7.5 Exercises

Exercise 2

Trends in the residuals. Shown below are two plots of residuals remaining after fitting a linear model to two different sets of data. For each plot, describe important features and determine if a linear model would be appropriate for these data. Explain your reasoning.

For the left plot the residuals are not randomly distributed along the linear model so the model would not be appropriate

For the right plot most of the points are distributed along the line except for a few at the beginning which shows that a linear model would be appropriate

Exercise 3

Identify relationships, I. For each of the six plots, identify the strength of the relationship (e.g., weak, moderate, or strong) in the data and whether fitting a linear model would be reasonable.

  1. strong however the data creates a parabola so a linear model would not work
  2. strong, there is a positive upward trend where a linear model would work
  3. moderate, slight upward trend where linear model could work
  4. moderate, data creates parabola so linear model would not be a good choice
  5. strong, downward trend where linear model would work
  6. weak, no real trend so a model would not be useful

Exercise 4

Identify relationships, II. For each of the six plots, identify the strength of the relationship (e.g., weak, moderate, or strong) in the data and whether fitting a linear model would be reasonable.

  1. strong, no data creates a cubic graph and a linear model would make the data lose nuance
  2. strong, no linear model data makes parabola
  3. strong, linear model would be reasonable
  4. weak, slight upward trend but data relationship is weak so linear model might not be accurate enough
  5. moderate, linear model would be reasonable
  6. moderate, linear model would work

Exercise 7

Match the correlation, I. Match each correlation to the corresponding scatterplot.

  1. a r = 0.45
  2. d r = 0.92
  3. c r = 0.06
  4. b r = -0.7

Exercise 9

Body measurements, correlation. Researchers studying anthropometry collected body and skeletal diameter measurements, as well as age, weight, height and sex for 507 physically active individuals. The scatterplot below shows the relationship between height and shoulder girth (circumference of shoulders measured over deltoid muscles), both measured in centimeters.
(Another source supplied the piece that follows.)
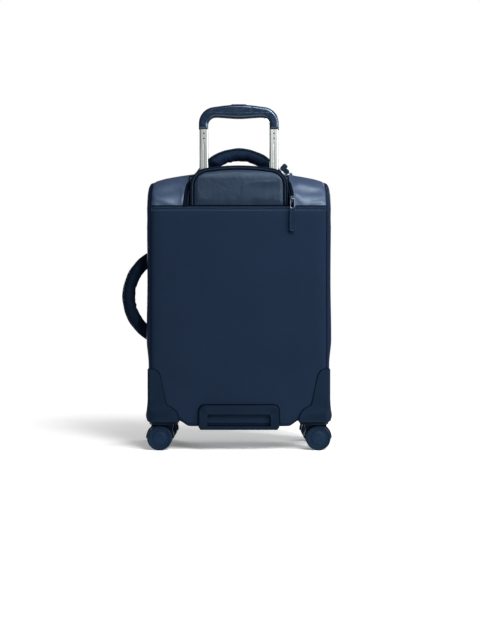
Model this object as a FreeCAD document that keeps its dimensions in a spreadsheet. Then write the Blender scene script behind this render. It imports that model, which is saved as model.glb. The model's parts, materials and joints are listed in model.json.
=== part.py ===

  1. There is a positive correlation between shoulder girth and height, where as shoulder girth increases height is likely to increase as well

  2. the data would get clumped more horizontally as the values distance between shoulder girth values decreases since the measurement increases. It would cause the relationship between shoulder girth and height to appear closer to r = 1.

Exercise 19

Starbucks, calories, and protein. The scatterplot below shows the relationship between the number of calories and amount of protein (in grams) Starbucks food menu items contain. Since Starbucks only lists the number of calories on the display items, we might be interested in predicting the amount of protein a menu item has based on its calorie content

  1. the relation ship between number of calories and protein in grams is that as calories increase protein(in grams) does as well

  2. predictor variable is the number of calories and the outcome variables is protein(grams)

  3. to see if there really is a relationship between the two values and to see how related they really are.
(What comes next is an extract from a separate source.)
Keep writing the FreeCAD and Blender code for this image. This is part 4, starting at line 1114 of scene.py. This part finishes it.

  4. there is high variablility in items with higher predicted protein than those with lower predicted protein

Exercise 23

Poverty and unemployment. The following scatterplot shows the relationship between percent of population below the poverty level (poverty) from unemployment rate among those ages 20-64 (unemployment_rate) in counties in the US, as provided by data from the 2019 American Community Survey. The regression output for the model for predicting poverty from unemployment_rate is also provided

Write out the linear model.

y = ax+b — y = 2.05x + 4.60

Interpret the intercept.

When the unemployment rate is 0% the percent of people below poverty line is 4.6%

Interpret the slope.

As the unemployment rate goes up 1% the percent under the poverty line goes up 2.05%

For this model R^2 is 46%. Interpret this value.

46 percent of the variation in the observation may be explained by this model

Calculate the correlation coefficient.

The correlation coefficient is .678233

R^2 = .46 so r = sqrt.46

sqrt(.46)
[1] 0.678233

Exercise 26

Identify the outliers in the scatterplots shown below and determine what type of outliers they are. Explain your reasoning.

  1. the outlier is at the top left of the scatterplot and it heavily influences the line in comparison with the primary cloud. (influential point)

  2. the outlier is at the bottom left of the scatterplot and it has a little influence on the line (inflential point)

  3. the outlier is at the top middle of the scatterplot and doesnt seem to have any affect on the line. (low leverage point)?